Just as with licences, a court will not force parties to live together or have future dealings, according to Pascoe v Turner [1979]; unless the parties had already been sharing, as in Porntip Stallion v Albert Stallion Holdings [2009].

Generally, a court will strive to provide a clean break for parties, according to Gillett v Holt [2001]. providing an injunction, as in Inwards v Baker [1965] does not provide closure for parties. Once a remedy has been awarded, it will not be revoked by a claimant’s bad behaviour, according to Williams v Staite [1979]. One odd case is that of Suggitt v Suggit [2012], where the claimant’s expectation interest was fulfilled in an uncertain (non-akin to contract) case, with no reference to Jennings v Rice [2002]. It is submitted that this case should not be followed.

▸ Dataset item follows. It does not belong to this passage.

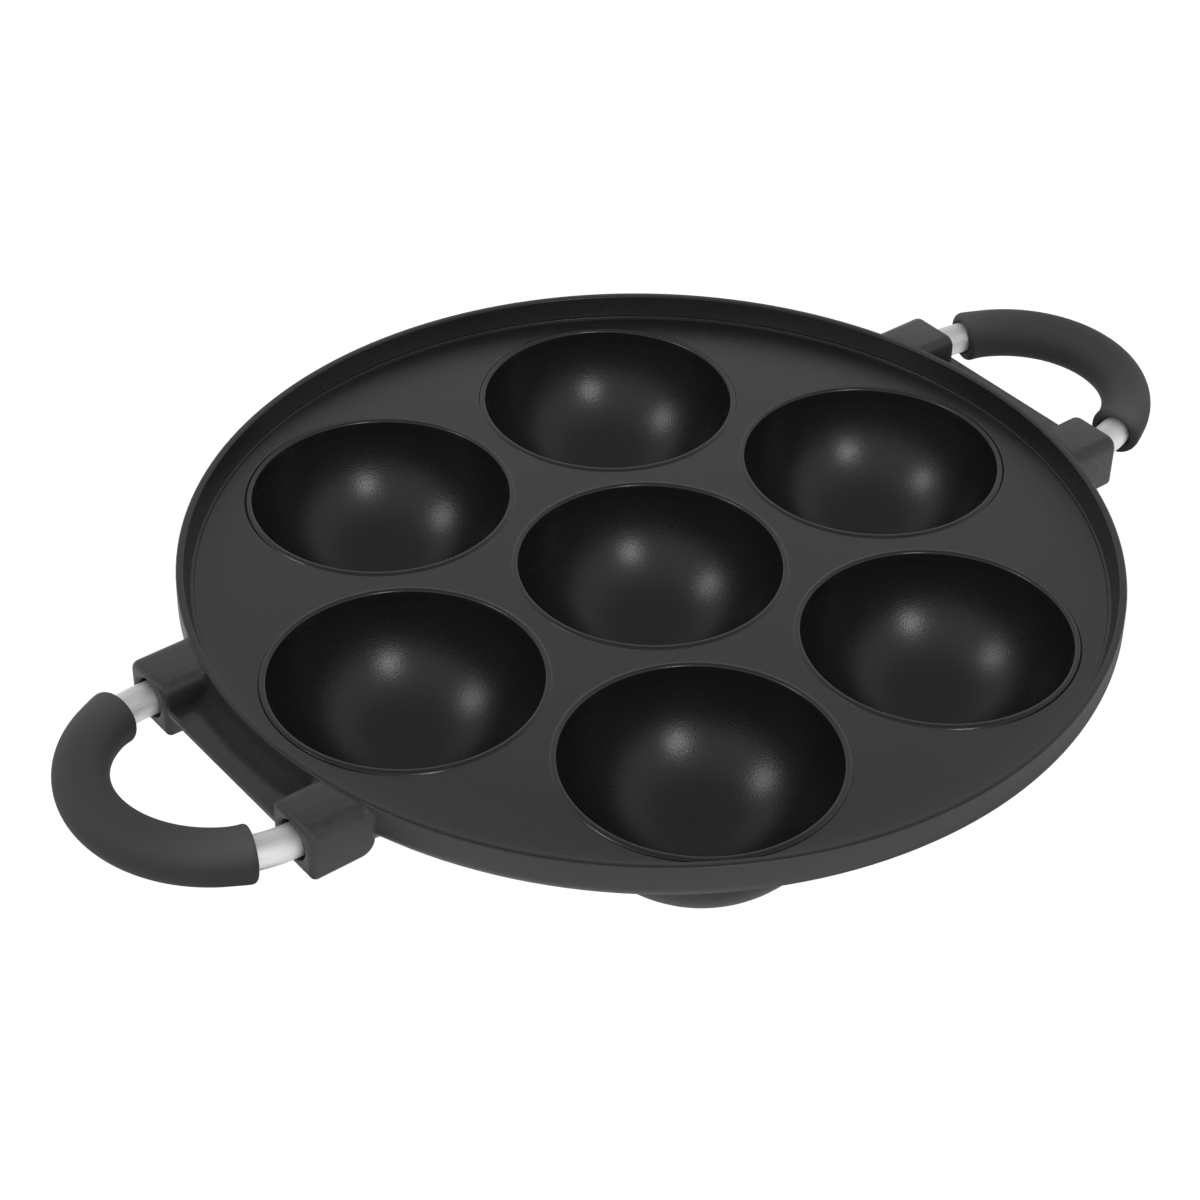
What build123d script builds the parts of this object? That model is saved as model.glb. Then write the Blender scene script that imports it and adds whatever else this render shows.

Successors in proprietary estoppel

Successors of the landowner

In registered land, an equity generated by proprietary estoppel can bind a landowner’s successor subject to the rules of priority, according to s 116 LPA 1925. Birmingham Midshires Mortgage Services v Sabherwal [2000] suggested that equities may be capable of being overreached, however, it is submitted that this is likely the wrong  approach.

In unregistered land, equities can bind: personal representatives, according to Dodsworth v Dodsworth [1973]; beneficiaries, according to Greasley v Cooke [1980], and purchasers with actual or constructive notice, according to Ives Investment v High [1967]. Re Sharpe [1980] disagreed with the constructive notice point.

Following non-clean break remedies, it is unknown whether equities will still exist.

Successors of the claimant

It is submitted as unknown whether claimants can pass their equity to their successors.

Interests in land

In National Provincial Bank v Ainsworth [1965], it was said that interests in land should be definable, identifiable by third parties, capable of assumption by third parties and have some degree of stability or permanence.

According to National Provincial Bank v Hastings Car Mart [1964], licences are not proprietary in nature. It is submitted that equities generated through proprietary estoppel should not be classed as proprietary given their uncertainty. Although Smith disagrees.